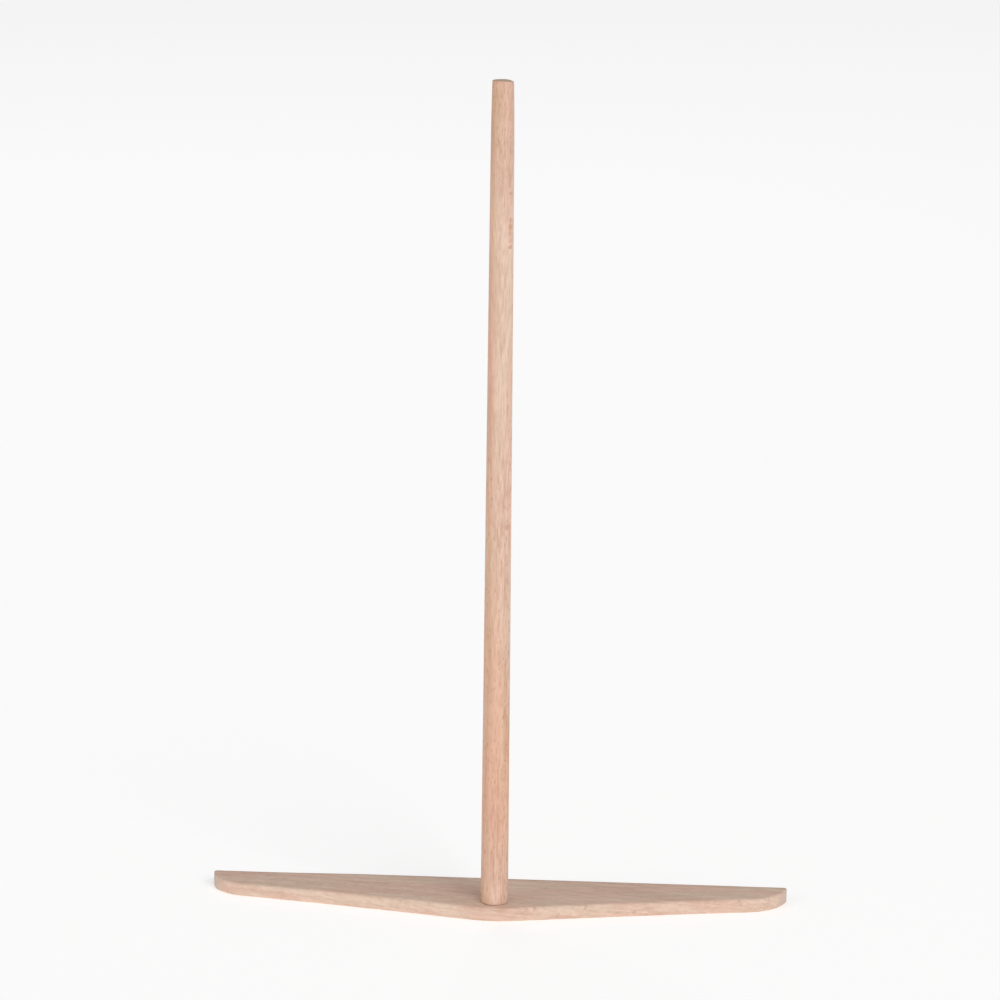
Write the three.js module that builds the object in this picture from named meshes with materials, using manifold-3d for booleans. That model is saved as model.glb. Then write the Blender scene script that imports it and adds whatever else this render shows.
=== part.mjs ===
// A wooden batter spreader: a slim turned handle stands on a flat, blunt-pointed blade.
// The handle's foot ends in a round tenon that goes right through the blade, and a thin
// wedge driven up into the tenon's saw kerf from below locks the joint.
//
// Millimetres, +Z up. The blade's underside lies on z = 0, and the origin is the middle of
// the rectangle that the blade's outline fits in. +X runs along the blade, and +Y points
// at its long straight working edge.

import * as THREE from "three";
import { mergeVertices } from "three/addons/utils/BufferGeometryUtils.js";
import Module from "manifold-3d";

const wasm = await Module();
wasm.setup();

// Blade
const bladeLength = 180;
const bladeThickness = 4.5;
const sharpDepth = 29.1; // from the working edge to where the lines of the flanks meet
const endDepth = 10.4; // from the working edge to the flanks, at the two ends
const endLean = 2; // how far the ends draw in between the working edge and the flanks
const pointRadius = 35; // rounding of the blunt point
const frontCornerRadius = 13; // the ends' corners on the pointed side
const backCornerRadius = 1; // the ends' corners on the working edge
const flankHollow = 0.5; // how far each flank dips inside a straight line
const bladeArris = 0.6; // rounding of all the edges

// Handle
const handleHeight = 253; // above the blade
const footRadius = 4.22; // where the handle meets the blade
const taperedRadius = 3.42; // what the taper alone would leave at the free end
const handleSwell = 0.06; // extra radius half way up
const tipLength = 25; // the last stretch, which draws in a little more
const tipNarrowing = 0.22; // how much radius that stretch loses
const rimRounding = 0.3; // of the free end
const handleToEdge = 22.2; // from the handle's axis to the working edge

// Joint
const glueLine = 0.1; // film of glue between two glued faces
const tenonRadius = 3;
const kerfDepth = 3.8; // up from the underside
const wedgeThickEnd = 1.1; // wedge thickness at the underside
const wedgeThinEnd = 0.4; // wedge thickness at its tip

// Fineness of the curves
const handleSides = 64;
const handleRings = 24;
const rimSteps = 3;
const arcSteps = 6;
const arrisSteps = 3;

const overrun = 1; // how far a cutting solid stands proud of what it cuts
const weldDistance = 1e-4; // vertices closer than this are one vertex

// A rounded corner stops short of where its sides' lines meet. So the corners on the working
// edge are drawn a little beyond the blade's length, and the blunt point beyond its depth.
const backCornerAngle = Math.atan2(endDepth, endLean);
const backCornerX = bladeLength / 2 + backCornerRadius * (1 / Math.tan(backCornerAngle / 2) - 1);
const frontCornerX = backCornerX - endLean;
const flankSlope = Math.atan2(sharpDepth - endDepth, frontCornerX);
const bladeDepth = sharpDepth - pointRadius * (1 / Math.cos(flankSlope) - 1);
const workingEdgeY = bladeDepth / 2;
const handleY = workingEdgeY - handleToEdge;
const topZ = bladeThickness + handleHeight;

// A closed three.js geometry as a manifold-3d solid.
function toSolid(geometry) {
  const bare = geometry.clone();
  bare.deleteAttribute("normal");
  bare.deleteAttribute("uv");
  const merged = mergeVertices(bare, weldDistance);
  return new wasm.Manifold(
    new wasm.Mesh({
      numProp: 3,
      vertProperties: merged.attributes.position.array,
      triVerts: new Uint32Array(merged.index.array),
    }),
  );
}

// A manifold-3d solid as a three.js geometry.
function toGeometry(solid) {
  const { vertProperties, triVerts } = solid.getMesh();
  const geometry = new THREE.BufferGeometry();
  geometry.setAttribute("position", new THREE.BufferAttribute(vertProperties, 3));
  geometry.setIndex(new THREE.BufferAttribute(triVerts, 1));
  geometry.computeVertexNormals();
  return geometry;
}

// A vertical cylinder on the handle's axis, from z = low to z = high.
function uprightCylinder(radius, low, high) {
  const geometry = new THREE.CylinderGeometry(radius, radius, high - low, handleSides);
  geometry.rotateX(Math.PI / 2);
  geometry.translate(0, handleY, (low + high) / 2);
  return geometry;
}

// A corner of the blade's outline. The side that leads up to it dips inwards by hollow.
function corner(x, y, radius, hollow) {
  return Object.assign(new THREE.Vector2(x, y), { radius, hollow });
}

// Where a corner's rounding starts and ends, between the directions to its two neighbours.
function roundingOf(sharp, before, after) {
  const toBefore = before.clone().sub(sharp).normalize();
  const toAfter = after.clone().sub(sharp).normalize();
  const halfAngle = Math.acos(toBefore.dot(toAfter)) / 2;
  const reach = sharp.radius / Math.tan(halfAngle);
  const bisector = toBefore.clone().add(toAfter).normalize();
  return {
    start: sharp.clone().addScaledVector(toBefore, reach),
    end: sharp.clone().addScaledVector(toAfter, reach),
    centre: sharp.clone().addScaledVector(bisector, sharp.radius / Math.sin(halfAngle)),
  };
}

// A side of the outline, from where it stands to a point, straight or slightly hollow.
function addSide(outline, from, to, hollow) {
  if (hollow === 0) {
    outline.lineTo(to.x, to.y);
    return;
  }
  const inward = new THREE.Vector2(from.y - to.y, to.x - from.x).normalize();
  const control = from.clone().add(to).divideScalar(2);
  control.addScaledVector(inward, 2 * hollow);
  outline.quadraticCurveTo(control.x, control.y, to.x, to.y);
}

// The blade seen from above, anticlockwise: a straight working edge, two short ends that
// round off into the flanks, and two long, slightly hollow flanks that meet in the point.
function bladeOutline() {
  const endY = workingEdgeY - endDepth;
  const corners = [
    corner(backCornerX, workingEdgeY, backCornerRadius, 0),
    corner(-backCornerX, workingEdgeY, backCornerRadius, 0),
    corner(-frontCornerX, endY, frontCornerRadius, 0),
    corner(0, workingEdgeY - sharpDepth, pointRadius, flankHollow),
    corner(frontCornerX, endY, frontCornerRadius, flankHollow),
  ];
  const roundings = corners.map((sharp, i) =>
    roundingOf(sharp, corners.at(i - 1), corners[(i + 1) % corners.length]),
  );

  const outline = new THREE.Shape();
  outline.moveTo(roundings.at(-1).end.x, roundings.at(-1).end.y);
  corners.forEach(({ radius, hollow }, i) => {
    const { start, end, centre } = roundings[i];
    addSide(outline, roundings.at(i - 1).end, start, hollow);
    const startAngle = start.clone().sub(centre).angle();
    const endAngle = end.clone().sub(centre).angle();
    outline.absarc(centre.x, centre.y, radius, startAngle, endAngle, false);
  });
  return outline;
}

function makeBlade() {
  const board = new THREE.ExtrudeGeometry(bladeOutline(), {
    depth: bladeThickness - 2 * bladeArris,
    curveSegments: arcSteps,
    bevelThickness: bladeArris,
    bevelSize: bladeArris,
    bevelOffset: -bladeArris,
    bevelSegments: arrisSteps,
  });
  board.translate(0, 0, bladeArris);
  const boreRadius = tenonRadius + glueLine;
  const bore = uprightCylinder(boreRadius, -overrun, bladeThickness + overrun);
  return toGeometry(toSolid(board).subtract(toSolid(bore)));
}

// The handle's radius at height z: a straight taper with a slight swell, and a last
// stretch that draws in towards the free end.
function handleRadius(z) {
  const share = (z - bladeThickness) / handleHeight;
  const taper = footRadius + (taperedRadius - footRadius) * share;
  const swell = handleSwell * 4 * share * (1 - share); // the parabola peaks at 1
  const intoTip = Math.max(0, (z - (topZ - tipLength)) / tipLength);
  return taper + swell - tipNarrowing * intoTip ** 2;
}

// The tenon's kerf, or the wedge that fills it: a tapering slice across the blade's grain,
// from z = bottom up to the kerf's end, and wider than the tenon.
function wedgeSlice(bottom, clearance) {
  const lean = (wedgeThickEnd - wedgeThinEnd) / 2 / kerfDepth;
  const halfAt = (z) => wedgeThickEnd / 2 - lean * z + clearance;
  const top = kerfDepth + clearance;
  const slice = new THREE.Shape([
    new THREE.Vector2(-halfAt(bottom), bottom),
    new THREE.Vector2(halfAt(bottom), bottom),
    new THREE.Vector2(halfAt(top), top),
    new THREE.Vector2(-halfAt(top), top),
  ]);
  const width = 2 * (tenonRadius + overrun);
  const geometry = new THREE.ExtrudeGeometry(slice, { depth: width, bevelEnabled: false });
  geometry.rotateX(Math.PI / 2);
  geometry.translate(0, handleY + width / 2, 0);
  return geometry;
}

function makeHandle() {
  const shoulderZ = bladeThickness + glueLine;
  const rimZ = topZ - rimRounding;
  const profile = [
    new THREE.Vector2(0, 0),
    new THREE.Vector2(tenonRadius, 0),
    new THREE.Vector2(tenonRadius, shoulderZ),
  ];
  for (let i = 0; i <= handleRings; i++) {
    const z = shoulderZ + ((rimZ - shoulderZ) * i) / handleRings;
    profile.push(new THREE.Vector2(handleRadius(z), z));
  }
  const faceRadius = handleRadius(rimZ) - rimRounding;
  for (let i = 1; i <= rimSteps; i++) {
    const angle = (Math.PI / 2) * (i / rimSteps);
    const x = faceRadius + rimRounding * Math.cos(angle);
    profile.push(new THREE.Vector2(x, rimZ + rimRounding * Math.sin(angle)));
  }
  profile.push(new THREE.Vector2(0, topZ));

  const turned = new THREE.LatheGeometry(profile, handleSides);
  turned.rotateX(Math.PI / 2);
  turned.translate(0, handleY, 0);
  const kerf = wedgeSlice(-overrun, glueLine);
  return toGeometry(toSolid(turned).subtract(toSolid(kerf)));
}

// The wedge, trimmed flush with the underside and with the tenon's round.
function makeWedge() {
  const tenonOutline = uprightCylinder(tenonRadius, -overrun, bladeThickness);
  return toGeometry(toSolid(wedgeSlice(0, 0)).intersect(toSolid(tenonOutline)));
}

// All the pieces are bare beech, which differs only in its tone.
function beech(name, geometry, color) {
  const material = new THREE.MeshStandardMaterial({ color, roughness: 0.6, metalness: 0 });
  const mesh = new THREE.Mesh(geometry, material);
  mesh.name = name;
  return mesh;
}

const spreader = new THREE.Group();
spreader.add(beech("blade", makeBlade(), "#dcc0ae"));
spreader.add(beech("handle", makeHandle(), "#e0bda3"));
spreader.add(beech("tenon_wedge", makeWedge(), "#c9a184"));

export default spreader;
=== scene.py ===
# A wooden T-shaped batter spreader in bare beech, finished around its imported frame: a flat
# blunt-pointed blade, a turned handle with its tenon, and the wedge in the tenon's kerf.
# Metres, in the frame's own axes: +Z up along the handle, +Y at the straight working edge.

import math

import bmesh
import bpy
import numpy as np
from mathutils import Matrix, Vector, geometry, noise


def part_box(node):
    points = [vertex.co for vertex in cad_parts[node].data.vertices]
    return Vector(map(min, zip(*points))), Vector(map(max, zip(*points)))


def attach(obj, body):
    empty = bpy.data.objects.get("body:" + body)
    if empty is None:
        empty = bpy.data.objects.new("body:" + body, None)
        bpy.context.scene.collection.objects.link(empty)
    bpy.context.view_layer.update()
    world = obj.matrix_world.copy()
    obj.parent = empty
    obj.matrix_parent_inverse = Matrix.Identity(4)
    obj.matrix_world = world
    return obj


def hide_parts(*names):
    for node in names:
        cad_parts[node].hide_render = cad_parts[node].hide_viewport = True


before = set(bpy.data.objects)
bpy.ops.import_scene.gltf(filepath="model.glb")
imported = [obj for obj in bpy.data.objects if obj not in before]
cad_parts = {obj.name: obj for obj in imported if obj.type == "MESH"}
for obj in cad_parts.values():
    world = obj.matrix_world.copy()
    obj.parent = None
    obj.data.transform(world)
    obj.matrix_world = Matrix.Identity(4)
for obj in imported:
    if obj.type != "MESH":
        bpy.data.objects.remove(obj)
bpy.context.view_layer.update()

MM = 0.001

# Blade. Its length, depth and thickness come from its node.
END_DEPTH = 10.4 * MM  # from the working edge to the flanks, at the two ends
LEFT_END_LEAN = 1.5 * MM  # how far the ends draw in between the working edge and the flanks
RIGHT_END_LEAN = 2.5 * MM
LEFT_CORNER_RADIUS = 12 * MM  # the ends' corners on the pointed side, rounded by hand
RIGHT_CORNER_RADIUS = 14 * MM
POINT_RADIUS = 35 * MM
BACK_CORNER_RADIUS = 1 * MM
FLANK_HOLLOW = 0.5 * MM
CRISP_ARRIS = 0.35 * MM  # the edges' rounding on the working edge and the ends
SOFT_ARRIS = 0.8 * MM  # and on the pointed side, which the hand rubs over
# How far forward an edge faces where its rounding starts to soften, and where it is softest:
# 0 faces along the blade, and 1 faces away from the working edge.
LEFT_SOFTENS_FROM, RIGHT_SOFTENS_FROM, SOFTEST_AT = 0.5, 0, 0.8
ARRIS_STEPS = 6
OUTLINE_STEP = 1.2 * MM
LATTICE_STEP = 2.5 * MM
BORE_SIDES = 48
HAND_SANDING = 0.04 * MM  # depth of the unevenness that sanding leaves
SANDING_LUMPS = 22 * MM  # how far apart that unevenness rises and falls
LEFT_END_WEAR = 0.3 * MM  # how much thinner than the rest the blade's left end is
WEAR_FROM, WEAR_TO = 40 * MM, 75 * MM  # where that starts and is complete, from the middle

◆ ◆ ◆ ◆

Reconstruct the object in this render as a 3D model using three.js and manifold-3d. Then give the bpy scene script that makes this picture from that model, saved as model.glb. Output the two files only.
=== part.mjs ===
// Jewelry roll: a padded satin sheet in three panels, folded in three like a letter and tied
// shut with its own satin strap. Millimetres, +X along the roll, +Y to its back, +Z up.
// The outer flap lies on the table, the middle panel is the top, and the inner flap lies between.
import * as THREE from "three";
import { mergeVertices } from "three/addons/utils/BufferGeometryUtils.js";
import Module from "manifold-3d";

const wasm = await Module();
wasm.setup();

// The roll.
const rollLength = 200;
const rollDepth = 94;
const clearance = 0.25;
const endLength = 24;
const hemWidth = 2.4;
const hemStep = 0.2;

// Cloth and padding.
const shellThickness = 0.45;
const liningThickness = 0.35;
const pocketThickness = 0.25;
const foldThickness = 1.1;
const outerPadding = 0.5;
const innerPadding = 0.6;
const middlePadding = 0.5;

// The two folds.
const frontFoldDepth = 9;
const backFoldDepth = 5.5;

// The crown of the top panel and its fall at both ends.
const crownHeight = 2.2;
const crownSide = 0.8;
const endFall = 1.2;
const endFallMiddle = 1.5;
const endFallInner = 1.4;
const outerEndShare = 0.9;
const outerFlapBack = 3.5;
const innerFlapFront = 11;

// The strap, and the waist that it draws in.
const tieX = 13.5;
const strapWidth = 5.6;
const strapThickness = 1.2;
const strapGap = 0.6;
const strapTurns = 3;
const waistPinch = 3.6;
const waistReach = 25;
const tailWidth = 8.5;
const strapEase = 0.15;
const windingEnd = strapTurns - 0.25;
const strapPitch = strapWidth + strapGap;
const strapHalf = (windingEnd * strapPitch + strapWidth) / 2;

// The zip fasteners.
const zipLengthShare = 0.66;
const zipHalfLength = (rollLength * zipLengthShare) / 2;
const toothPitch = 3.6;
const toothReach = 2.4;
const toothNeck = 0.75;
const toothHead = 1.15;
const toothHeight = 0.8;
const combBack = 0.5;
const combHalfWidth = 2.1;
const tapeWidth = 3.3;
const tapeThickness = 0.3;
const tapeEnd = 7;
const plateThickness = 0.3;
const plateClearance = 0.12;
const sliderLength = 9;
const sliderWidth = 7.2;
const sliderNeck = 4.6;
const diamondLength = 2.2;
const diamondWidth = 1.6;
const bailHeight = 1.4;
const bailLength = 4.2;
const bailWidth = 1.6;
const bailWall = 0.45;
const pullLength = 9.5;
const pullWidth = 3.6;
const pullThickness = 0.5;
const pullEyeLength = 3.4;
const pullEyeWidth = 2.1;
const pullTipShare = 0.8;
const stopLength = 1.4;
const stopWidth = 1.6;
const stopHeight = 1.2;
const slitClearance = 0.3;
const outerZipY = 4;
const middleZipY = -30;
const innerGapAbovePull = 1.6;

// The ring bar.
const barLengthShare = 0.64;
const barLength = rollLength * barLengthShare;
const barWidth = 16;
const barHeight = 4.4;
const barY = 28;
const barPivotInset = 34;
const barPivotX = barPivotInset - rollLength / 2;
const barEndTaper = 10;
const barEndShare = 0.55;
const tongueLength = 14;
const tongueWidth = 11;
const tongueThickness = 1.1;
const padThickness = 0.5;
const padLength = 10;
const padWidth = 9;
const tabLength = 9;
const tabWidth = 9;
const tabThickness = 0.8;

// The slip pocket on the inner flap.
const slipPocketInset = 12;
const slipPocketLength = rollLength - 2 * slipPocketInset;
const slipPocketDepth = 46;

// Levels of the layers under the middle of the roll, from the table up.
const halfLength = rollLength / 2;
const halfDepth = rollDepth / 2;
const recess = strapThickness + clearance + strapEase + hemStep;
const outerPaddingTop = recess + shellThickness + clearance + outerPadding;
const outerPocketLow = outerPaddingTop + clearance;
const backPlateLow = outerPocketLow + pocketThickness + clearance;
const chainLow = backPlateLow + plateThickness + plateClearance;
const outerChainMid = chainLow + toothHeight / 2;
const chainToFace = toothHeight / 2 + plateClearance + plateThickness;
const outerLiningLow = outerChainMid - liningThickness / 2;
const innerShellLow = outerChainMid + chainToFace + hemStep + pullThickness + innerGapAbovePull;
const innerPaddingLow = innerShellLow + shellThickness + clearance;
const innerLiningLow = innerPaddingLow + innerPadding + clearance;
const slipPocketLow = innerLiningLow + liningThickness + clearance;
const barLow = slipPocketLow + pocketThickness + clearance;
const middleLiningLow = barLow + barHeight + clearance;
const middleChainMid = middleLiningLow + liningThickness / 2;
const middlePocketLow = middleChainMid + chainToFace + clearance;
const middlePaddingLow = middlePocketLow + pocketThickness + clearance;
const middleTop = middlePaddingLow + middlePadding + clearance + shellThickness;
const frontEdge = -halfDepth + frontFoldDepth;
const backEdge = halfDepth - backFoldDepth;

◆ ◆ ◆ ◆

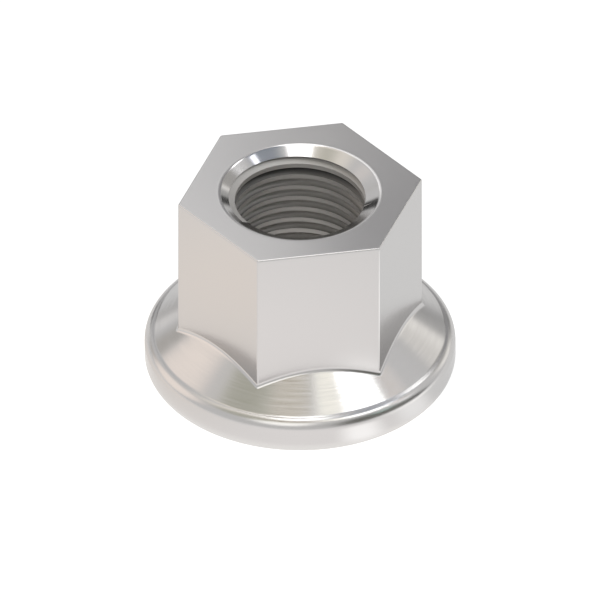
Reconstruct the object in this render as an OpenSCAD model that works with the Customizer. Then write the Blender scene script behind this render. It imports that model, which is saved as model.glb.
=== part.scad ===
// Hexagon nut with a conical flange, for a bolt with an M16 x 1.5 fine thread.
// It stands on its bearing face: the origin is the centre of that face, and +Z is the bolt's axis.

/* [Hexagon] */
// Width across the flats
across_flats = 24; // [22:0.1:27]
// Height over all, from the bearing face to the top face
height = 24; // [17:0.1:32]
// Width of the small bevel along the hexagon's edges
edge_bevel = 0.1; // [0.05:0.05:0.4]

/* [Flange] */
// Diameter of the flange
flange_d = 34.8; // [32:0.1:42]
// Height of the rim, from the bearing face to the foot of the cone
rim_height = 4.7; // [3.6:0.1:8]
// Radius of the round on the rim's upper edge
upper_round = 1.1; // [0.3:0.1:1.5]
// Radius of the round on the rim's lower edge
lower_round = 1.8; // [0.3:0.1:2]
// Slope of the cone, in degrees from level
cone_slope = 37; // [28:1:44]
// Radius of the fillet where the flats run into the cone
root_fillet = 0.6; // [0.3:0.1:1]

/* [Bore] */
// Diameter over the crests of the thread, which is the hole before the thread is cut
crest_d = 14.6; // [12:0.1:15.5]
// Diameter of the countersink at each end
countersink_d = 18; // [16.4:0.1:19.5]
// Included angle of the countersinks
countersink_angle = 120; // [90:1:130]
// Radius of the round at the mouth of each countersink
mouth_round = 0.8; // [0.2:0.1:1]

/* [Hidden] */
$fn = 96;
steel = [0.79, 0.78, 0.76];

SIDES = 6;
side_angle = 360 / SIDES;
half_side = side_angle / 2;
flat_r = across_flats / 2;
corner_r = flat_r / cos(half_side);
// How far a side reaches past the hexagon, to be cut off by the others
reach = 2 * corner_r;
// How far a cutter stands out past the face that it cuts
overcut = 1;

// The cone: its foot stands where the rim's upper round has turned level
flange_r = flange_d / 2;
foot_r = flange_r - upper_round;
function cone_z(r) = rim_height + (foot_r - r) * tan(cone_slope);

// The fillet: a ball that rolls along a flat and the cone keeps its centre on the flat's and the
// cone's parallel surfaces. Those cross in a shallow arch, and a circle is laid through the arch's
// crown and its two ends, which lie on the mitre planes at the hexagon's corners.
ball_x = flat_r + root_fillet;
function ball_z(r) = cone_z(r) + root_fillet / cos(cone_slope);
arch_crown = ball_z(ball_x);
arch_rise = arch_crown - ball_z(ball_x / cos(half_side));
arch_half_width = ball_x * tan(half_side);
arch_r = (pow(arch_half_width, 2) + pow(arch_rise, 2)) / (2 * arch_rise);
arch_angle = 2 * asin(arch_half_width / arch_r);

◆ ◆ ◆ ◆

## Task requirements:
Print the lines from the line containing "const spreader = new THREE.Group();" to the line containing "bpy.data.objects.remove(obj)", both ends included, exactly and with nothing added.

## Reply:
const spreader = new THREE.Group();
spreader.add(beech("blade", makeBlade(), "#dcc0ae"));
spreader.add(beech("handle", makeHandle(), "#e0bda3"));
spreader.add(beech("tenon_wedge", makeWedge(), "#c9a184"));

export default spreader;
=== scene.py ===
# A wooden T-shaped batter spreader in bare beech, finished around its imported frame: a flat
# blunt-pointed blade, a turned handle with its tenon, and the wedge in the tenon's kerf.
# Metres, in the frame's own axes: +Z up along the handle, +Y at the straight working edge.

import math

import bmesh
import bpy
import numpy as np
from mathutils import Matrix, Vector, geometry, noise


def part_box(node):
    points = [vertex.co for vertex in cad_parts[node].data.vertices]
    return Vector(map(min, zip(*points))), Vector(map(max, zip(*points)))


def attach(obj, body):
    empty = bpy.data.objects.get("body:" + body)
    if empty is None:
        empty = bpy.data.objects.new("body:" + body, None)
        bpy.context.scene.collection.objects.link(empty)
    bpy.context.view_layer.update()
    world = obj.matrix_world.copy()
    obj.parent = empty
    obj.matrix_parent_inverse = Matrix.Identity(4)
    obj.matrix_world = world
    return obj


def hide_parts(*names):
    for node in names:
        cad_parts[node].hide_render = cad_parts[node].hide_viewport = True


before = set(bpy.data.objects)
bpy.ops.import_scene.gltf(filepath="model.glb")
imported = [obj for obj in bpy.data.objects if obj not in before]
cad_parts = {obj.name: obj for obj in imported if obj.type == "MESH"}
for obj in cad_parts.values():
    world = obj.matrix_world.copy()
    obj.parent = None
    obj.data.transform(world)
    obj.matrix_world = Matrix.Identity(4)
for obj in imported:
    if obj.type != "MESH":
        bpy.data.objects.remove(obj)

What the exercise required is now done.